A scam where a project team intentionally destroys token value by draining liquidity, dumping a reserved allocation, or quietly walking away. On TON it most often hits holders of low-quality jettons launched by anonymous teams.

Aliases: rugpull, exit scam

Rug pull is the situation where the team behind a token cashes out at the expense of every other holder and leaves the project for dead. It is not a code exploit or an external hack — it is a deliberate action by the creators themselves. On TON the most common form is a memecoin or low-quality jetton hyped through marketing.

Types of rug pull

  • Hard rug — liquidity drain. The team lists the token on a DEX (STON.fi, DeDust), some retail buys into the LP, and the team yanks all the liquidity out of the pool. Price collapses to zero instantly.
  • Hard rug — allocation dump. The team kept 30 to 80 percent of supply for “marketing”, with no lockup. Once price rises they sell the entire stack into the order book; price falls many times over.
  • Soft rug — slow walkaway. No public scam moment. The team quietly sells its allocation over several weeks, stops shipping updates, deletes its socials, and stops answering. Technically not theft, practically an exit scam.
  • Mint rug. The jetton contract leaves an unlimited mint function on the owner. A month after listing the owner mints another billion tokens and sells them.
  • Honeypot. The contract is wired so that buying works but selling does not (or only works for whitelisted addresses). Victims see a “rising price” but cannot exit.

Risk signals on TON

  • Anonymous team. No public faces, no LinkedIn, no verified Telegram identity. Not a verdict on its own, but it raises the risk.
  • Holder concentration. Tonviewer shows the top holders of a jetton. If 70 to 90 percent of supply sits on one to three wallets outside the LP, that is a powder keg.
  • No audit. A serious jetton project publishes a report from CertiK, Halborn, Slowmist, or a TON-focused security team. The absence of a report is a warning, especially if the contract is not the standard TEP-74 template.
  • Mint authority still held by the deployer. In the jetton contract the admin_address field should be empty or transferred to a burn address after launch. Check it in Tonviewer or Tonscan via the get_jetton_data get-method.
  • Liquidity is not locked. Professional teams send LP tokens to a time-lock contract or burn them. If LP tokens sit on the team’s regular address, they can physically pull them at any time.
  • Suspicious marketing. “100x in a week”, “Binance listing soon”, and promises with specific yield numbers are almost always rugs in the making.
  • Very young project. Contract age of one or two days, thousands of holders appearing within hours — the classic pump-and-dump pattern.
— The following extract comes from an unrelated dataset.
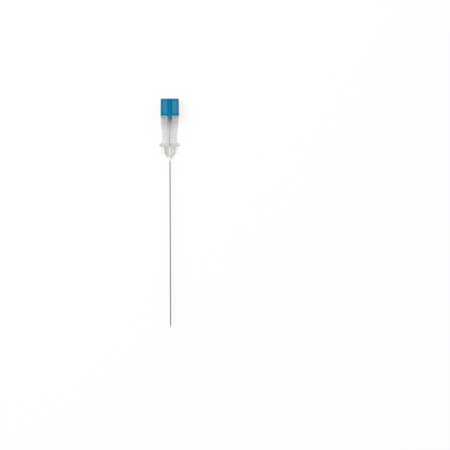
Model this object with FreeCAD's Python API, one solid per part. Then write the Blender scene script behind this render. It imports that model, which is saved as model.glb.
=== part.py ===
import FreeCAD, Part
import math
import os

from FreeCAD import Vector

# A spinal needle with its stylet in place: a 23 gauge cannula in a clear hub, and a wire stylet
# with a coloured cap whose key sits in the hub's notch. Lengths are millimetres.
#
# The needle lies along Y on the plane z = 0, cap towards +Y and point towards -Y. The key and the
# ground bevel both face +Z. A place along the needle is a station, counted from the cap's flat
# end towards the point.

# Steel tube and wire
CANNULA_OD = 0.64
CANNULA_BORE = 0.40
WIRE_CLEARANCE = 0.03
EXPOSED_LENGTH = 90.0
BEVEL_LENGTH = 2.1
FACET_TURN_DEG = 40.0
FACET_EXTRA_DEG = 3.5

# Bonded joints, and the seat between cap and hub
BOND_GAP = 0.02
SEAT_GAP = 0.05

# Stylet cap
CAP_LENGTH = 9.05
CAP_WIDTH = 9.66
CAP_END_WIDTH = 9.46
CAP_CORNER = 0.9
CAP_END_ROUND = 0.35
CAP_RIB_WIDTH = 2.4
CAP_RIB_ROUND = 0.5
CAP_BORDER = 0.75
CAP_END_BORDER = 0.7
CAP_FOOT_BORDER = 1.0
CAP_PANEL_DEPTH = 0.6
GRIP_RIB_PITCH = 0.54
GRIP_RIB_RADIUS = 0.16
GRIP_RIB_MARGIN = 0.35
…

What to check before buying

  • Open the token page on Tonviewer; review distribution, age, activity, and contract verification.
  • Confirm via the get-method that the admin address is empty or burned.
  • Find the LP pool on STON.fi or DeDust and verify whether the LP tokens are locked.
  • Read the audit if one exists. Pay particular attention to the mint authority and upgrade authority sections.

What to do if you get caught

Unfortunately, very little. On-chain the transactions are final and pursuing an anonymous team legally is extremely hard. The one useful action is to document the relevant addresses and report them on Tonviewer or Tonscan so future users see a warning.

Rug pull is the dominant risk for low-quality jetton projects. The defence is not technical but behavioural: keep position sizes small, be sceptical of “100x” pitches, and work mostly with projects that have a public team and a real product.